Aesthetically, the game is gorgeous, offering charming character designs and bright colors, all accompanied by an upbeat soundtrack, and the game offers anime-style cutscenes as well (although the intro doesn’t seem to have much to do with the game proper, as it focuses on Shantae’s previous adventures). There are multiple themed environments, although the focus on mostly darkened subterranean and subaquatic areas does make for some repetition in the mood and atmosphere for these areas. The storyline is fairly straightforward – as all of Shantae’s adventures have been – but there is effort made to push her story into new territory with each game, albeit in small amounts. Overall, the dialogue is lighthearted and humorous. Completing the game unlocks a New Game+ mode.

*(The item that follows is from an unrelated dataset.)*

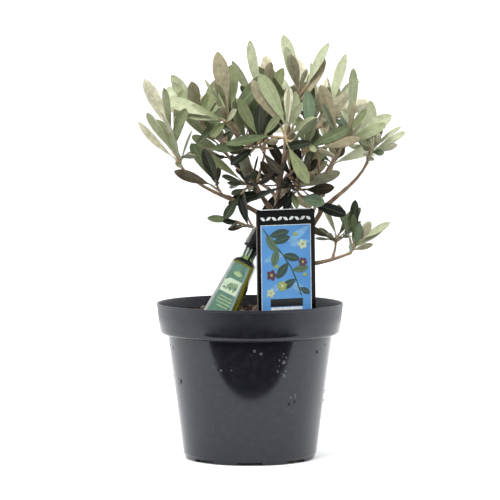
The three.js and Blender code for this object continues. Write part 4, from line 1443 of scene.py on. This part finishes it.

Shantae and the Seven Sirens was developed by WayForward, a California-based company founded in 1990. The developer’s catalogue consists mostly of licensed titles, including Contra 4, Batman: The Brave and the Bold, DuckTales: Remastered, The Mummy Demastered, and the Adventure Time games. In 2009, the company reimagined the NES game A Boy and His Blob: Trouble on Blobolonia with their Wii release of A Boy and His Blob. WayForward is perhaps best known for their original IP’s, which include the Mighty series (Mighty Flip Champs, Mighty Switch Force, etc.) and the Shantae series.

The Shantae series consists of the original Shantae on the Game Boy Color, Shantae: Risky’s Revenge, Shantae and the Pirate's Curse, Shantae: Half-Genie Hero, and Shantae and the Seven Sirens.